Dichotomy of global capacity density in metric measure spaces
Hiroaki Aikawa, Anders Bj\"orn, Jana Bj\"orn, Nageswari, Shanmugalingam

TL;DR
This paper investigates the density dichotomy of variational capacity in various metric measure spaces, showing it holds in certain geodesic spaces but can fail in nongeodesic spaces, with implications for understanding capacity behavior.
Contribution
It extends the understanding of the density dichotomy of variational capacity to unbounded geodesic metric spaces and identifies conditions under which it fails or holds.
Findings
Density dichotomy holds in unbounded complete geodesic metric spaces with doubling measure and Poincaré inequality.
The property can fail in nongeodesic metric spaces and for Sobolev capacity in Euclidean spaces.
Certain set families, like John domains, satisfy the density dichotomy even in more general spaces.
Abstract
The variational capacity cap_p in Euclidean spaces is known to enjoy the density dichotomy at large scales, namely that for every subset E of R^n, inf_{x in R^n} (cap_p(E \cap B(x,r),B(x,2r)) / cap_p(B(x,r),B(x,2r))) is either zero or tends to 1 as r tends to infinity.

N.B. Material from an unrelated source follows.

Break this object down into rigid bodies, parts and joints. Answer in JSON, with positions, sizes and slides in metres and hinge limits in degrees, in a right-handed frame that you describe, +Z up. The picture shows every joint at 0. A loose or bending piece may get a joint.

We prove that this property still holds in unbounded complete geodesic metric spaces equipped with a doubling measure supporting a p-Poincar\'e inequality, but that it can fail in nongeodesic metric spaces and also for the Sobolev capacity in R^n. It turns out that the shape of balls impacts the validity of the density dichotomy. Even in more general metric spaces, we construct families of sets, such as John domains, for which the density dichotomy holds. Our arguments include an exact formula for the variational capacity of superlevel sets for capacitary potentials and a quantitative approximation from inside of the…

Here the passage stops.